=== YOUR INSTRUCTIONS ===
Nothing outside the stretch should be returned: give exactly the lines from the line containing "CHIP, MAIN_BOARD_FRONT, chip_front))" through the line containing "obj.matrix_parent_inverse = Matrix.Identity(4)", including both.

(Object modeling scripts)
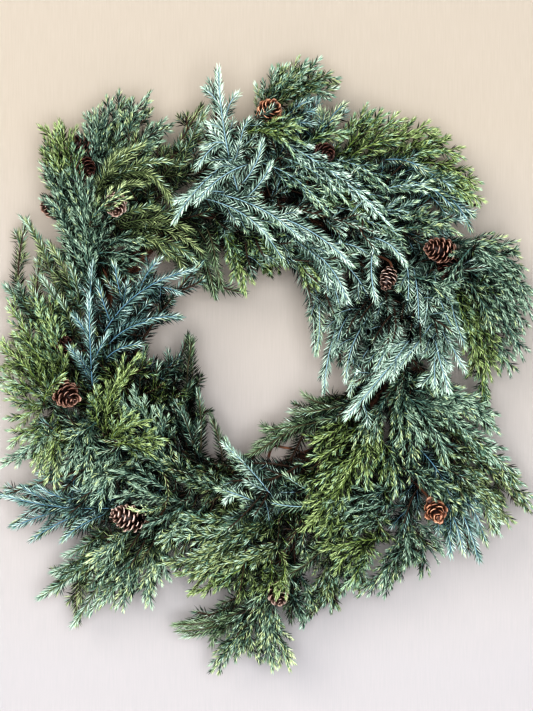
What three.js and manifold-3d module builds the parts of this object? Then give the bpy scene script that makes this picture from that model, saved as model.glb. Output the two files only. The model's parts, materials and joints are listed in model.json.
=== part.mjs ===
import * as THREE from 'three';
import { mergeVertices } from 'three/addons/utils/BufferGeometryUtils.js';
import Module from 'manifold-3d';

// Evergreen wreath: cut branches and cone twigs laid in the grooves of a ring of twisted vines.
// Millimetres. X runs to the right, Y runs away from the viewer to the wall, Z runs up.
// The origin is the underside of the ring's top, where a wall hook carries the wreath.
// Ring angles are degrees clockwise from the top, as seen from the front. The side of the vine
// bundle is 0 on its outer edge, 90 at the front, 180 on its inner edge and 270 at the wall.
// Places of tips and cones are [across, up, front] from the ring's centre, in millimetres.

// Vine ring
const RING_RADIUS = 152;
const OUTER_VINES = 5;
const OUTER_VINE_RADIUS = 4.5;
const CORE_VINE_RADIUS = 3.9;
const VINE_GAP = 0.4;
const VINE_TURNS = 3;
const VINE_SWEEP = 352;
const VINE_END_SPACING = 74;
const VINE_FIRST_END = 342;
const VINE_STEPS = 38;
const VINE_SIDES = 6;

// Loose tendril that springs out of the bundle at the bottom of the hole
const TENDRIL_RADIUS = 1.5;
const TENDRIL_SEAT_ANGLE = 180;
const TENDRIL_SEAT_SIDE = 140;
const TENDRIL_STEPS = 10;
const TENDRIL_ARCH = [
  [30, -118, 14],
  [44, -118, 15],
  [58, -121, 13],
  [70, -128, 8],
];

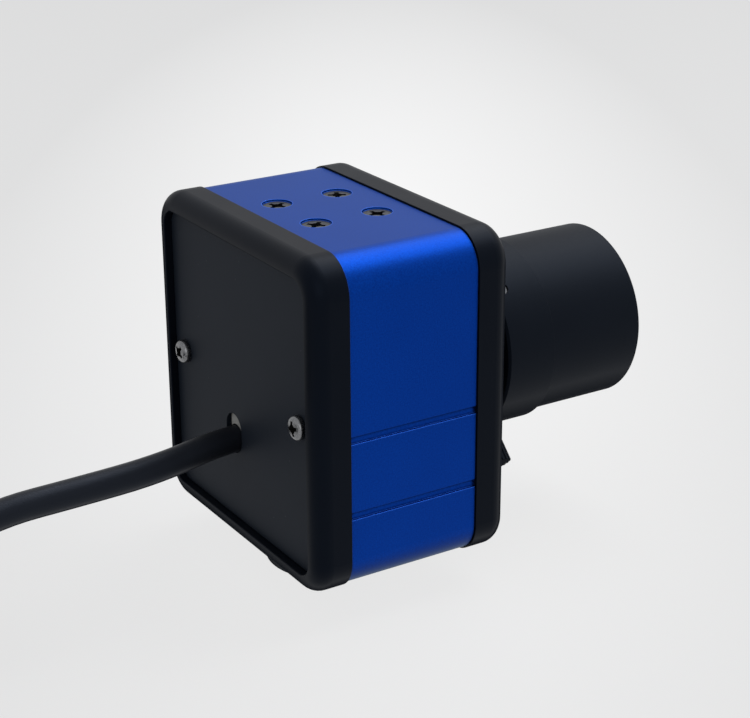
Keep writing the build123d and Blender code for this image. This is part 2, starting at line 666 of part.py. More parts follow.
def make_filter_holder():
    """Square plastic hood over the sensor, with the filter's seat at its front."""
    front = SENSOR_BOARD_FRONT - HOLDER_H
    outer = Rectangle(HOLDER_SIZE, HOLDER_SIZE)
    inner = Rectangle(HOLDER_SIZE - 2 * HOLDER_WALL, HOLDER_SIZE - 2 * HOLDER_WALL)
    holder = prism(outer, SENSOR_BOARD_FRONT, front)
    holder -= prism(inner, SENSOR_BOARD_FRONT, front + HOLDER_WALL)
    holder -= prism(Rectangle(SENSOR_WINDOW, SENSOR_WINDOW), SENSOR_BOARD_FRONT, front)
    seat = Rectangle(SENSOR_WINDOW + HOLDER_WALL, SENSOR_WINDOW + HOLDER_WALL)
    return holder - prism(seat, front + FILTER_T, front)


def make_filter():
    side = SENSOR_WINDOW + HOLDER_WALL - 2 * GLASS_CLEAR
    front = SENSOR_BOARD_FRONT - HOLDER_H
    return prism(Rectangle(side, side), front + FILTER_T, front)


def make_sensor():
    package = prism(Rectangle(SENSOR_PACKAGE, SENSOR_PACKAGE), SENSOR_BOARD_FRONT, SENSOR_FACE)
    window = prism(Rectangle(SENSOR_WINDOW, SENSOR_WINDOW), SENSOR_FACE + SENSOR_WINDOW_T, SENSOR_FACE)
    return package - window


def make_sensor_window():
    side = SENSOR_WINDOW - 2 * GLASS_CLEAR
    return prism(Rectangle(side, side), SENSOR_FACE + SENSOR_WINDOW_T, SENSOR_FACE)


def board_block(x, z, width, height, rear, front):
    return prism(Pos(x, z) * Rectangle(width, height), rear, front)


def make_cable_socket():
    """White connector on the rear board, open at the back for the wires."""
    block = board_block(CABLE_X, -CABLE_DROP, SOCKET_W, SOCKET_D, SOCKET_BACK, MAIN_BOARD_BACK)
    pocket = board_block(CABLE_X, -CABLE_DROP, SOCKET_W - 2 * SOCKET_WALL, SOCKET_D - 2 * SOCKET_WALL,
                         SOCKET_BACK, SOCKET_BACK - SOCKET_POCKET)
    return block - pocket


def make_wires():
    """Four thin wires between the connector and the end of the cable's jacket."""
    placed = []
    for x, z in grid(WIRE_PITCH, WIRE_PITCH):
        spot = Pos(CABLE_X + x, z - CABLE_DROP)
        placed.append(prism(spot * Circle(WIRE_R), CABLE_START, SOCKET_BACK - SOCKET_POCKET))
    return placed


def make_inner_tie():
    """Nylon tie round the cable behind the rear plate, with its head up in the plate's slot."""
    rear = PLATE_BACK - TIE_BACK
    hole = Circle(CABLE_D / 2 + TURN_CLEAR)
    place = Pos(CABLE_X, -CABLE_DROP)
    band = place * (Circle(CABLE_D / 2 + TURN_CLEAR + TIE_T) - hole)
    side = place * Pos(TIE_HEAD_SIDE - SLOT_R, TIE_HEAD_UP + SLOT_R) * Rectangle(2 * SLOT_R, 2 * SLOT_R)
    head = (cable_slot(SLOT_R - SEAT_CLEAR) & side) - place * hole
    return prism(band, rear, rear - TIE_W) + prism(head, PLATE_BACK + TIE_HEAD_OUT, rear - TIE_W)


# Cable

def tube(route):
    """Round tube along straight runs joined by arcs as large as the runs allow."""
    points = [Vector(*p) for p in route]
    runs = [(b - a) for a, b in zip(points, points[1:])]
    radii = []
    for before, after in zip(runs, runs[1:]):
        turn = radians(before.get_angle(after))
        radii.append(0.45 * min(before.length, after.length) / tan(turn / 2))
    print("cable radii", [round(r, 1) for r in radii])
    path = FilletPolyline(*points, radius=radii)
    section = Plane(origin=path @ 0, z_dir=path % 0) * Circle(CABLE_D / 2)
    solid = sweep(section, path=path)
    by_length = section.area * path.length
    print("cable volume", round(solid.volume, 1), "of", round(by_length, 1), "length", round(path.length, 1))
    return solid


def make_coil():
    """Outer shape of the wound cable."""
    half = COIL_PITCH * (COIL_TURNS_WIDE - 1) / 2 + CABLE_D / 2
    section = Plane.XZ * (Pos(COIL_MID_D / 2, COIL_TOP / 2) * RectangleRounded(2 * half, COIL_TOP, COIL_EDGE))
    return Pos(COIL_X, COIL_Y, 0) * revolve(section, axis=Axis.Z)


def make_coil_tie():
    """Tie round the coil's section, on the side away from the camera body."""
    half = COIL_PITCH * (COIL_TURNS_WIDE - 1) / 2 + CABLE_D / 2 + SEAT_CLEAR
    height = COIL_TOP + SEAT_CLEAR
    outer = Pos(0, height / 2 + COIL_TIE_T / 2) * RectangleRounded(
        2 * half + 2 * COIL_TIE_T, height + COIL_TIE_T, COIL_EDGE + COIL_TIE_T)
    inner = Pos(0, height / 2) * RectangleRounded(2 * half, height, COIL_EDGE)
    strap = extrude(Plane.YZ * (outer - inner), amount=COIL_TIE_W / 2, both=True)
    return Pos(COIL_X, COIL_Y + COIL_MID_D / 2, 0) * strap


def make_plug_body():
    """Moulded grip of the plug, lying flat."""
    body = Box(PLUG_W, PLUG_L, PLUG_H, align=(Align.CENTER, Align.MAX, Align.MIN))
    body = fillet(body.edges().filter_by(Axis.Y), PLUG_R)
    return Pos(PLUG_X, PLUG_REAR, 0) * body


def make_plug_shell():
    """Folded metal shell of a flat host plug, with its two latch windows."""
    outer = Rectangle(SHELL_W, SHELL_H) - Rectangle(SHELL_W - 2 * SHELL_WALL, SHELL_H - 2 * SHELL_WALL)
    plane = Plane(origin=(PLUG_X, PLUG_FRONT, PLUG_Z), x_dir=(1, 0, 0), z_dir=(0, -1, 0))
    shell = extrude(plane * outer, amount=SHELL_L)
    for x in (-SHELL_W / 4, SHELL_W / 4):
        window = Box(PLUG_WINDOW, PLUG_WINDOW, SHELL_H, align=(Align.CENTER, Align.CENTER, Align.MIN))
        shell -= Pos(PLUG_X + x, PLUG_FRONT - PLUG_WINDOW_BACK, PLUG_Z) * window
    return shell


def make_plug_tongue():
    """Insulating tongue with the contacts, inside the shell's lower half."""
    width = SHELL_W - 2 * SHELL_WALL - 2 * SEAT_CLEAR
    tongue = Box(width, SHELL_L - TONGUE_SHORT, TONGUE_H, align=(Align.CENTER, Align.MAX, Align.MIN))
    return Pos(PLUG_X, PLUG_FRONT, PLUG_Z - SHELL_H / 2 + SHELL_WALL + SEAT_CLEAR) * tongue


def save(name, *solids):
    shape = solids[0] if len(solids) == 1 else Compound(children=list(solids))
    export_step(shape, f"parts/{name}.step")


def screws_at(z, item, place):
    return [place(x, y, z, item) for x, y in grid(CSK_DX, CSK_DY)]


os.makedirs("parts", exist_ok=True)

rear_frame = make_rear_frame()

save("body_sleeve", make_sleeve())
save("rear_frame", rear_frame)
save("front_frame", mirror(rear_frame, Plane.XZ))
save("rear_plate", make_rear_plate())
save("front_plate", make_front_plate())
save("rear_plate_screws", *plate_screws(1))
save("front_plate_screws", *plate_screws(-1))
save("top_nut_plate", make_nut_plate(TOP_NUT_Z))
save("bottom_nut_plate", make_nut_plate(BOSS_H + WALL))
save("top_screws", *screws_at(BODY_TOP - CSK_SINK, flat_screw(TOP_SCREW_LENGTH), upward))
save("tripod_boss", make_boss())
save("boss_screws", *screws_at(CSK_SINK, flat_screw(LOW_SCREW_LENGTH), downward))

save("mount_ring", make_mount_ring())
save("lens_body", make_lens_body())
save("iris_diaphragm", make_diaphragm())
save("iris_ring", make_iris_ring())
save("iris_lock_screw", make_thumbscrew())
save("focus_ring", make_focus_ring())
save("focus_ring_screw", make_grub_screw())
save("focus_snap_ring", make_snap_ring())
save("front_barrel", make_front_barrel())
save("front_element", glass(RIM_R, GLASS_SEAT, GLASS_SEAT - GLASS_T, INNER_DOME, FRONT_DOME))
save("front_lock_ring", make_lock_ring(RIM_R, GLASS_SEAT - GLASS_T, THROAT, THROAT))
save("middle_element", glass(INNER_R, MIDDLE_REAR, INNER_SEAT, INNER_DOME, INNER_DOME))
save("lens_spacer", ring(INNER_R, INNER_R - SPACER_WALL, SPACER_REAR, MIDDLE_REAR))
save("rear_element", glass(INNER_R, REAR_GLASS_REAR, SPACER_REAR, INNER_DOME, INNER_DOME))
save("rear_lock_ring", make_lock_ring(INNER_R, LOCK_REAR, REAR_GLASS_REAR, LOCK_REAR))

save("board_standoffs", *make_standoffs())
save("sensor_board", board(SENSOR_BOARD_FRONT))
save("image_sensor", make_sensor())
save("sensor_window", make_sensor_window())
save("filter_holder", make_filter_holder())
save("cut_filter", make_filter())
save("board_spacers", *posts(MAIN_BOARD_FRONT, SENSOR_BOARD_BACK))
save("interface_board", board(MAIN_BOARD_FRONT))
save("board_screws", *board_screws())
header_z = BOARD_H / 2 - HEADER_IN
memory_z = -(CHIP + MEMORY_W) / 2 - CHIP_GAP
chip_front = MAIN_BOARD_FRONT - CHIP_T
save("board_header", board_block(0, header_z, HEADER_L, HEADER_W, MID_GAP, SENSOR_BOARD_BACK))
save("board_receptacle", board_block(0, header_z, HEADER_L, HEADER_W, MAIN_BOARD_FRONT, MID_GAP))
save("processor_chip", board_block(0, 0, CHIP, CHIP, MAIN_BOARD_FRONT, chip_front))
save("memory_chip", board_block(0, memory_z, CHIP, MEMORY_W, MAIN_BOARD_FRONT, chip_front))
save("cable_socket", make_cable_socket())
save("cable_wires", *make_wires())
save("inner_tie", make_inner_tie())

save("cable", tube(CABLE_ROUTE))
save("cable_coil", make_coil())
save("coil_tie", make_coil_tie())
save("cable_tail", tube(TAIL_ROUTE))
save("plug_body", make_plug_body())
save("plug_shell", make_plug_shell())
save("plug_tongue", make_plug_tongue())
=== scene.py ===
"""Finishes, small fasteners, cable and studio for the box camera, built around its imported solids."""
import json
from math import copysign, cos, pi, radians, sin

import bmesh
import bpy
from mathutils import Matrix, Vector


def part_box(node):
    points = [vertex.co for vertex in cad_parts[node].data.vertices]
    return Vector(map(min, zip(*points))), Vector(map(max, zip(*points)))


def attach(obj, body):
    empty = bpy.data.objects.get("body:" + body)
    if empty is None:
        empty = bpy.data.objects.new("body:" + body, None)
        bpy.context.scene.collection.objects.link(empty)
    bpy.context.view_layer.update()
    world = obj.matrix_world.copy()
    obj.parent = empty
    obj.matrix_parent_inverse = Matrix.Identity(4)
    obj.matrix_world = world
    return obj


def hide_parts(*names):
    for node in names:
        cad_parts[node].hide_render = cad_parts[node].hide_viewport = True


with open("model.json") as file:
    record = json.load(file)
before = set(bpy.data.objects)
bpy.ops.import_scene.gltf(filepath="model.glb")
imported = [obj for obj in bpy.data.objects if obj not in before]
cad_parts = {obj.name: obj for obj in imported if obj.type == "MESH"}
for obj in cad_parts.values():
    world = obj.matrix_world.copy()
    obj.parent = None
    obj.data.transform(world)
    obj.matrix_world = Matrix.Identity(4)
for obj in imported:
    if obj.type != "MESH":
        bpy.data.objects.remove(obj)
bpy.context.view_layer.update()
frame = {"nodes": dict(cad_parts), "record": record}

MM = 0.001
NODES = frame["nodes"]
ROOT = "housing"
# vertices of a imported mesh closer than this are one
SAME_PLACE = 0.001 * MM


# Colour and node helpers

def colour(code):
    """Linear colour from an sRGB hex code."""
    channels = [int(code[k:k + 2], 16) / 255 for k in (1, 3, 5)]
    linear = [c / 12.92 if c <= 0.04045 else ((c + 0.055) / 1.055) ** 2.4 for c in channels]
    return (*linear, 1.0)


def add(tree, kind, inputs=None, **settings):
    """Add a node with its settings. Inputs are named or numbered, and hold a value or a node's output."""
    made = tree.nodes.new("ShaderNode" + kind)
    for name, value in settings.items():
        setattr(made, name, value)
    for key, value in (inputs or {}).items():
        if isinstance(value, bpy.types.NodeSocket):
            tree.links.new(value, made.inputs[key])
        else:
            made.inputs[key].default_value = value
    return made


def finish_named(name, **settings):
    """New material whose one surface shader has these plain settings."""
    made = bpy.data.materials.new(name)
    made.use_nodes = True
    tree = made.node_tree
    shader = tree.nodes["Principled BSDF"]
    for key, value in settings.items():
        shader.inputs[key.replace("_", " ")].default_value = value
    return made, tree, shader


def per_metre(size_mm):
    """Texture scale that gives one feature each size_mm."""
    # the render has about 6 pixels a mm, so a finer grain is drawn as coarse as 0.2 to 0.4 mm to show
    return 1 / (size_mm * MM)


# Finishes

# radius to which shading rounds an edge
EDGE_SOFTNESS = 0.09 * MM
# widths of the painted highlight along edges and of the crevice that is painted darker
EDGE_HIGHLIGHT_WIDTH = 0.3 * MM
CREVICE_WIDTH = 0.8 * MM
# how far upwards a crevice's open side is sought for its painted shade
SKYWARD = (0.0, 0.0, 0.6)


def dull_edge_on(tree, shader, gloss):
    """Matt black loses its gloss where sides and underside are seen edge on, and keeps it on top."""
    rise = add(tree, "SeparateXYZ", {"Vector": add(tree, "NewGeometry").outputs["Normal"]})
    below = add(tree, "MapRange", {"Value": rise.outputs["Z"], "From Min": 0.5, "From Max": 0.0})
    facing = add(tree, "LayerWeight", {"Blend": 0.5})
    edge_on = add(tree, "MapRange", {"Value": facing.outputs["Facing"], "From Min": 0.54, "From Max": 0.78})
    lost = add(tree, "Math", {0: below.outputs["Result"], 1: edge_on.outputs["Result"]},
               operation="MULTIPLY")
    dulled = add(tree, "MapRange", {"Value": lost.outputs[0], "To Min": gloss, "To Max": 1.0})
    tree.links.new(dulled.outputs["Result"], shader.inputs["Roughness"])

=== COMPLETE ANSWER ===
save("processor_chip", board_block(0, 0, CHIP, CHIP, MAIN_BOARD_FRONT, chip_front))
save("memory_chip", board_block(0, memory_z, CHIP, MEMORY_W, MAIN_BOARD_FRONT, chip_front))
save("cable_socket", make_cable_socket())
save("cable_wires", *make_wires())
save("inner_tie", make_inner_tie())

save("cable", tube(CABLE_ROUTE))
save("cable_coil", make_coil())
save("coil_tie", make_coil_tie())
save("cable_tail", tube(TAIL_ROUTE))
save("plug_body", make_plug_body())
save("plug_shell", make_plug_shell())
save("plug_tongue", make_plug_tongue())
=== scene.py ===
"""Finishes, small fasteners, cable and studio for the box camera, built around its imported solids."""
import json
from math import copysign, cos, pi, radians, sin

import bmesh
import bpy
from mathutils import Matrix, Vector


def part_box(node):
    points = [vertex.co for vertex in cad_parts[node].data.vertices]
    return Vector(map(min, zip(*points))), Vector(map(max, zip(*points)))


def attach(obj, body):
    empty = bpy.data.objects.get("body:" + body)
    if empty is None:
        empty = bpy.data.objects.new("body:" + body, None)
        bpy.context.scene.collection.objects.link(empty)
    bpy.context.view_layer.update()
    world = obj.matrix_world.copy()
    obj.parent = empty
    obj.matrix_parent_inverse = Matrix.Identity(4)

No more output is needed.